Rupayan Sansthan secretary Kuldeep Kothari told The Hindu from Jodhpur on Wednesday that Arna Jharna would devote the first three years of its existence to a single object – the broom – to test its principles in a “rigorous and organic way”. For expansion in future, the museum has selected 40 ethnographic subjects with full documentation.

The focus in the display of brooms from different staple food zones of Rajasthan is on their correlation with a wide variety of contexts, such as natural resources, local modes of manufacturing, lives of broom-makers from marginalised sections, myths, beliefs and symbols surrounding the broom, and the economy of the broom.

Mr. Kothari said the brooms from millet, jowar and maize zones provide good material for comparative studies in view of difference in grass and plants and also in the techniques of making them. The display of brooms has also adopted a botanical approach to grasses, leaves and bamboos, providing an insight into the environmental issues.

According to Mr. Kothari, the exhibition of brooms – attracting a large number of foreign and domestic tourists – explores the themes such as biodiversity, land and water usage, agriculture, crafts, religious beliefs, epics, legends, superstitions, fairs, festivals, market, social interaction between occupational castes and the transmission of indigenous knowledge.

“Through its three-year concentration on the broom, Arna Jharna hopes to clarify its interdisciplinary methodology to analyse cultural dimensions of development,” said Mr. Kothari, adding that it would provide the much-needed support to the grassroots curatorial practices.

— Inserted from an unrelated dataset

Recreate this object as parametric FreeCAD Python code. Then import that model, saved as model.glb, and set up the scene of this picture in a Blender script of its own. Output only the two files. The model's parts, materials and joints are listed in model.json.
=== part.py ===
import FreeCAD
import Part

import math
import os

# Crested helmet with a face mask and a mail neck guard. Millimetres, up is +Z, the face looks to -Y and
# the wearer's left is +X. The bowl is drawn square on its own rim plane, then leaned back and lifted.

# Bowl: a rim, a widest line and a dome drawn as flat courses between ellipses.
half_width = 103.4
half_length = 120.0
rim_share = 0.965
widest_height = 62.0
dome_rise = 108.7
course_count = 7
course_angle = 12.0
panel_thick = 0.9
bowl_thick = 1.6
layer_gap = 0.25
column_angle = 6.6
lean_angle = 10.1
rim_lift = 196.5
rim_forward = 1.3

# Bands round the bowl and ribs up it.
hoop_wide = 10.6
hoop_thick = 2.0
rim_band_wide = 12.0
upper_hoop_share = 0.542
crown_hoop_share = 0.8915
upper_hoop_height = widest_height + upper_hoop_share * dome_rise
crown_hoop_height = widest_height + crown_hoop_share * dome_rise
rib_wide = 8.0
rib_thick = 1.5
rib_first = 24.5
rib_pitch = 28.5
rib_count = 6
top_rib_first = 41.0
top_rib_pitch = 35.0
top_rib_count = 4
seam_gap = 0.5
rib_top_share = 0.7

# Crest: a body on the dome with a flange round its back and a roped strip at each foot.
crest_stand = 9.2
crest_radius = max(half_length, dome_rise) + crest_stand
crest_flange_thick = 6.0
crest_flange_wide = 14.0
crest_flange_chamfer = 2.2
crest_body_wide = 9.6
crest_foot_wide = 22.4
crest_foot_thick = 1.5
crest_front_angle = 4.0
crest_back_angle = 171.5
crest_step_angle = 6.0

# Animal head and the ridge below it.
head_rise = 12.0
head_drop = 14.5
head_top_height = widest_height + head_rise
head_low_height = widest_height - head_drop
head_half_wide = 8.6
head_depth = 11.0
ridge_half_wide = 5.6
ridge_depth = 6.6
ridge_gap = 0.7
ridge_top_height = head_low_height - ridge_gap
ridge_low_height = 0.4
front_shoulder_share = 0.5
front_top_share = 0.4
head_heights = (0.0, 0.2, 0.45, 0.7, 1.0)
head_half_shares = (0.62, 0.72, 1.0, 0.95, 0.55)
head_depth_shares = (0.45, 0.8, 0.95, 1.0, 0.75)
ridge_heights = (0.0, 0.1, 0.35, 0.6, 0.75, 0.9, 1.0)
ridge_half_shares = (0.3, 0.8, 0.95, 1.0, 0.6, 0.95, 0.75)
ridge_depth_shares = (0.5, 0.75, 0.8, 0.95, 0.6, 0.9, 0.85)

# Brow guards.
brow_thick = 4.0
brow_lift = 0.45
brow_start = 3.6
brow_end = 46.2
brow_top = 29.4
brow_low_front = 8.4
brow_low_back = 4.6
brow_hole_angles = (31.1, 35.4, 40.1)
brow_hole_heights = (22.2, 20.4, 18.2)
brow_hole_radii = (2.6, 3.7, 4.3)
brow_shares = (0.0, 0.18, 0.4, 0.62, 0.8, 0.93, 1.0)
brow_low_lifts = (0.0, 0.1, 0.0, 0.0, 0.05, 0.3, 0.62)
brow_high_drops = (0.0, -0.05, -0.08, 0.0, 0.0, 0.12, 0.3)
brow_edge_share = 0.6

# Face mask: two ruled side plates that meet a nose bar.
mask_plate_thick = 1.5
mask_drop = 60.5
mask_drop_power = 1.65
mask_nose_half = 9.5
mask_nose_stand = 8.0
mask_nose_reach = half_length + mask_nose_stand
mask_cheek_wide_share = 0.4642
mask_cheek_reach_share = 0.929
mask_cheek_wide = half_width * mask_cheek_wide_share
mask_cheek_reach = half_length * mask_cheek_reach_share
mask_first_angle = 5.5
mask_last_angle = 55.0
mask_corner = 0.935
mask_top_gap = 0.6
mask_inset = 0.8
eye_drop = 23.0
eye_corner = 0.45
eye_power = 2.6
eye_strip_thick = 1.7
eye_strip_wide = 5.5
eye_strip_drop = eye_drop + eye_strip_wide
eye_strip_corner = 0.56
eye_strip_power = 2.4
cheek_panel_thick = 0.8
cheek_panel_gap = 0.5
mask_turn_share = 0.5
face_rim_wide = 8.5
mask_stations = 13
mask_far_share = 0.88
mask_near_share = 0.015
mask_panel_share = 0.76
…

The museum, having collected 350 types of brooms from the three staple diet zones, has divided them in different categories on the basis of their use for different purposes, such as in the households, for clearing harvest waste and for cleaning animal waste.

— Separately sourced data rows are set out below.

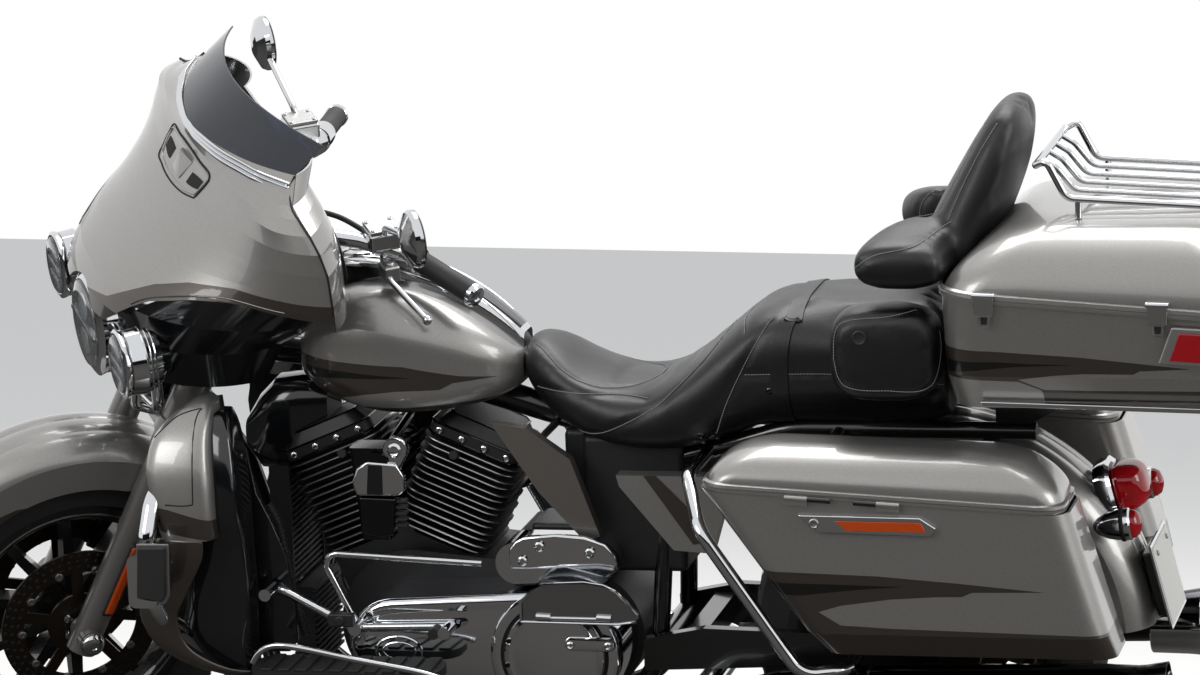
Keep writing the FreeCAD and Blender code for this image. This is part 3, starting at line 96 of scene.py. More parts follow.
# %% [markdown]
# ## Two sets of axes
# The machine is easiest to draw upright and straight ahead, in millimetres: x rearward from the front
# axle, y to the rider's right, z up. The joints say where the axles and the steering stem really are,
# and from them comes one matrix for the chassis and one for everything that turns with the bars.

# %% From upright millimetres to the leaning machine
JOINTS = {j["name"]: j for j in frame["joints"]}
RAKE = math.radians(26)
WHEELBASE, AXLE_Z = 1625, 320
SIDES = ((-1, "left"), (1, "right"))
STEER_TURN = math.radians(36)
across = Vector(JOINTS["rear_wheel_spin"]["axis"])
stem_up = Vector(JOINTS["steering"]["axis"])
stem_back = across.cross(stem_up)
along = stem_back * math.cos(RAKE) + stem_up * math.sin(RAKE)
upward = stem_up * math.cos(RAKE) - stem_back * math.sin(RAKE)
CHASSIS = Matrix((along, across, upward)).transposed().to_4x4() @ Matrix.Scale(0.001, 4)
rear_axle = Vector((WHEELBASE, 0, AXLE_Z))
CHASSIS.translation = Vector(JOINTS["rear_wheel_spin"]["pos_m"]) - CHASSIS.to_3x3() @ rear_axle
stem_foot = Matrix.Translation((-170, 0, 0))
STEERED = (CHASSIS @ stem_foot @ Matrix.Rotation(STEER_TURN, 4, (math.sin(RAKE), 0, math.cos(RAKE)))
           @ stem_foot.inverted())
PLACE = {body: CHASSIS for body in frame["bodies"]}
PLACE["steering"] = PLACE["front_wheel"] = STEERED
print("front axle at", [round(c, 3) for c in STEERED @ Vector((0, 0, AXLE_Z))])

# %% [markdown]
# ## Camera
# A long lens from the left, a little behind and above: the far side shows past the near one only
# slightly, and the front of the machine stands closer to square than the rear.

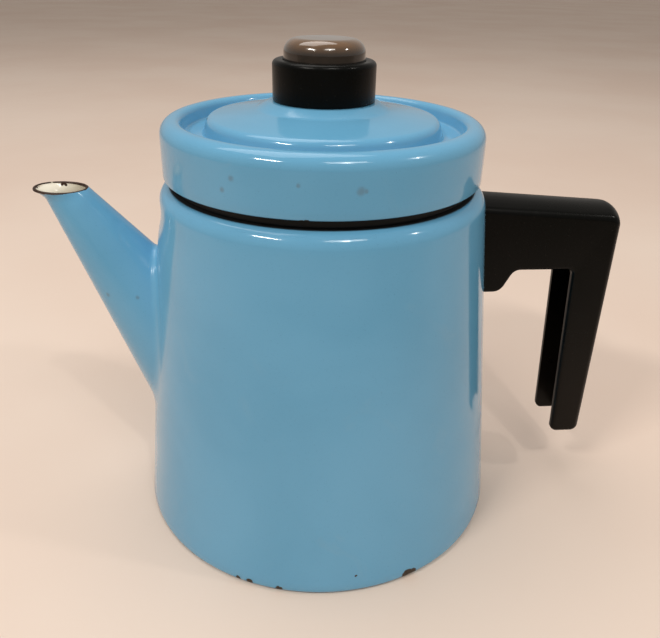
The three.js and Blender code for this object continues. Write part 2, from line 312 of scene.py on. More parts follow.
def carve(obj, tools):
    """Cuts the tools away from obj for good, and removes them."""
    for tool in tools:
        cutter = obj.modifiers.new("cut", "BOOLEAN")
        cutter.object = tool
        cutter.operation = "DIFFERENCE"
        cutter.solver = "EXACT"
    bpy.context.view_layer.update()
    result = bpy.data.meshes.new_from_object(obj.evaluated_get(bpy.context.evaluated_depsgraph_get()))
    obj.modifiers.clear()
    obj.data = result
    for tool in tools:
        bpy.data.objects.remove(tool)
    return smooth(obj)


def merged(tools):
    """Several separate tools as one object, so that they cut in one step."""
    work = bmesh.new()
    for tool in tools:
        work.from_mesh(tool.data)
        bpy.data.objects.remove(tool)
    mesh = bpy.data.meshes.new("tools")
    work.to_mesh(mesh)
    work.free()
    obj = bpy.data.objects.new("tools", mesh)
    bpy.context.scene.collection.objects.link(obj)
    return obj


def hole_rings(rings, radius, low, high, sides=24):
    """Tools for upright holes in rings about the axis: each ring is (radius, count)."""
    tools = []
    for ring_radius, count in rings:
        for k in range(count):
            angle = 2 * math.pi * (k + 0.5) / count
            place = {"x": ring_radius * math.cos(angle), "y": ring_radius * math.sin(angle)}
            tools.append(rod_tool(radius, low, high, sides, **place))
    return merged(tools)


def fit(obj, body, slot, *nodes):
    """Puts a finished mesh on its body in place of the frame's nodes; slot, the name of its finish, is not
    used.
    """
    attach(obj, body)
    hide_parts(*nodes)


# ---------------------------------------------------------------- materials
LIP_SLOPE = 0.03            # how the worn line at the spout's lip falls towards the pouring side
FLOOR_SHEEN_HEIGHTS = (100, 30)    # the handle's painted warm reflection of the paper starts at the first and is full at the second


class Finish:
    """A procedural material, built node by node in the object's own coordinates."""

    def __init__(self, name, **settings):
        self.material = bpy.data.materials.new(name)
        self.material.use_nodes = True
        self.nodes = self.material.node_tree.nodes
        self.links = self.material.node_tree.links
        self.shader = self.nodes["Principled BSDF"]
        self.place = self.add("ShaderNodeTexCoord").outputs["Object"]
        for setting, value in settings.items():
            self.set(setting.replace("_", " "), value)

    def add(self, kind, inputs=(), **settings):
        node = self.nodes.new(kind)
        for key, value in settings.items():
            setattr(node, key, value)
        for key, value in dict(inputs).items():
            self.put(node.inputs[key], value)
        return node

    def vector_math(self, operation, first, second):
        return self.add("ShaderNodeVectorMath", {0: first, 1: second}, operation=operation)

    def put(self, socket, value):
        if isinstance(value, bpy.types.NodeSocket):
            self.links.new(value, socket)
        else:
            socket.default_value = value

    def set(self, name, value):
        self.put(self.shader.inputs[name], value)

    def stretched(self, x, y, z):
        return self.vector_math("MULTIPLY", self.place, (x, y, z)).outputs[0]

    def noise(self, scale, detail=2.0, place=None, distortion=0.0):
        """Noise from 0 to 1, with about scale features to the metre."""
        inputs = {"Vector": place or self.place, "Scale": scale, "Detail": detail, "Distortion": distortion}
        return self.add("ShaderNodeTexNoise", inputs).outputs["Fac"]

    def math(self, operation, first, second):
        return self.add("ShaderNodeMath", {0: first, 1: second}, operation=operation).outputs[0]

    def remap(self, value, low, high, start=0.0, end=1.0):
        """value eased from start at low to end at high, and held beyond them."""
        inputs = {"Value": value, "From Min": low, "From Max": high, "To Min": start, "To Max": end}
        return self.add("ShaderNodeMapRange", inputs, interpolation_type="SMOOTHSTEP").outputs["Result"]

    def mix(self, amount, first, second):
        """The colour first at 0 and second at 1."""
        return self.add("ShaderNodeMix", {0: amount, 6: first, 7: second}, data_type="RGBA").outputs[2]

    def blend(self, amount, first, second):
        """The number first at 0 and second at 1."""
        return self.add("ShaderNodeMix", {0: amount, 2: first, 3: second}).outputs[0]

    def bump(self, height, depth, under=None):
        """depth is the height in metres that a change of 1 stands for."""
        node = self.add("ShaderNodeBump", {"Height": height, "Distance": depth, "Strength": 1.0})
        if under:
            self.put(node.inputs["Normal"], under)
        return node.outputs["Normal"]

    def axis(self, name):
        return self.add("ShaderNodeSeparateXYZ", {0: self.place}).outputs[name]

    def from_axis(self):
        """The distance from the pot's axis."""
        flat = self.stretched(1, 1, 0)
        return self.add("ShaderNodeVectorMath", {0: flat}, operation="LENGTH").outputs["Value"]

    def spots(self, spot_places, ragged, feature, soft=0.12):
        """1 inside patches at (x, y, z, radius) places, whose edges wander by ragged, and 0 elsewhere."""
        wander = self.add("ShaderNodeTexNoise", {"Vector": self.place, "Scale": feature, "Detail": 3.0})
        shift = self.vector_math("SUBTRACT", wander.outputs["Color"], (0.5, 0.5, 0.5)).outputs[0]
        inputs = {0: shift, "Scale": metre(ragged)}
        shift = self.add("ShaderNodeVectorMath", inputs, operation="SCALE").outputs[0]
        place = self.vector_math("ADD", self.place, shift).outputs[0]
        total = None
        for x, y, z, radius in spot_places:
            centre = (metre(x), metre(y), metre(z))
            gap = self.vector_math("DISTANCE", place, centre).outputs["Value"]
            mask = self.remap(gap, metre(radius) * (1 + soft), metre(radius) * (1 - soft))
            total = mask if total is None else self.math("MAXIMUM", total, mask)
        return total

    def worn_lip(self, edge, ragged, feature):
        """1 above a ragged line near the spout's lip, lower on the pouring side, and 0 below it."""
        line = self.math("SUBTRACT", self.axis("Z"), self.math("MULTIPLY", self.axis("X"), LIP_SLOPE))
        wander = self.math("MULTIPLY", self.math("SUBTRACT", self.noise(feature, 3), 0.5), metre(ragged))
        level = edge - LIP_SLOPE * SPOUT["tip_x"]
        return self.remap(self.math("ADD", line, wander), metre(level - 0.1), metre(level + 0.1))


def enamel_gloss(finish, chips=None, matt=None):
    """Roughness and relief of fired enamel: waves, orange peel, handling haze, matt patches and chips."""
    haze = finish.remap(finish.noise(28, 4, distortion=0.6), 0.42, 0.68, 0.09, 0.2)
    scuffs = finish.remap(finish.noise(60, 3, finish.stretched(9, 9, 0.7)), 0.6, 0.75, 0.0, 0.06)
    roughness = finish.math("ADD", haze, scuffs)
    waves = finish.bump(finish.noise(24, 1), 0.00022)
    peel = finish.bump(finish.noise(420, 1), 0.000012, waves)
    if chips is None:
        finish.set("Roughness", roughness)
        finish.set("Normal", peel)
        return
    grain = finish.noise(1400, 3)
    finish.set("Roughness", finish.blend(matt, roughness, 0.72))
    pit = finish.bump(finish.math("MULTIPLY", chips, -1.0), 0.0003, peel)
    finish.set("Normal", finish.bump(finish.math("MULTIPLY", chips, grain), 0.00012, pit))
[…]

“The specimens of brooms are tagged on the basis of their name, material and which region they come from. A number acts as a reference to a larger dictionary kept nearby. If someone wants more information, they can refer to books stored at Rupayan Sansthan’s headquarters in the city,” said Mr. Kothari.

The stress on learning processes among the diverse rural communities and intricate ecology of the desert is attracting the public to the museum and spreading the message of dignity of labour through broom-makers. “The broom economy in Rajasthan is estimated to be of the order of Rs.200 crore,” pointed out Mr. Kothari.

The museum, which has received a grant in the shape of endowment of Rs.1 crore from Ford Foundation, plans to store contemporary ethnographic objects such as musical instruments, pottery, illustrated manuscripts, utensils and marionettes in future.

Researchers at Rupayan Sansthan are also giving a systematic shape to the documentation, audio recordings and books collected by the late Komal Kothari, who did not accord much significance to the institutional form of research during his lifetime. The institute has a collection of nearly 25,000 titles in various forms.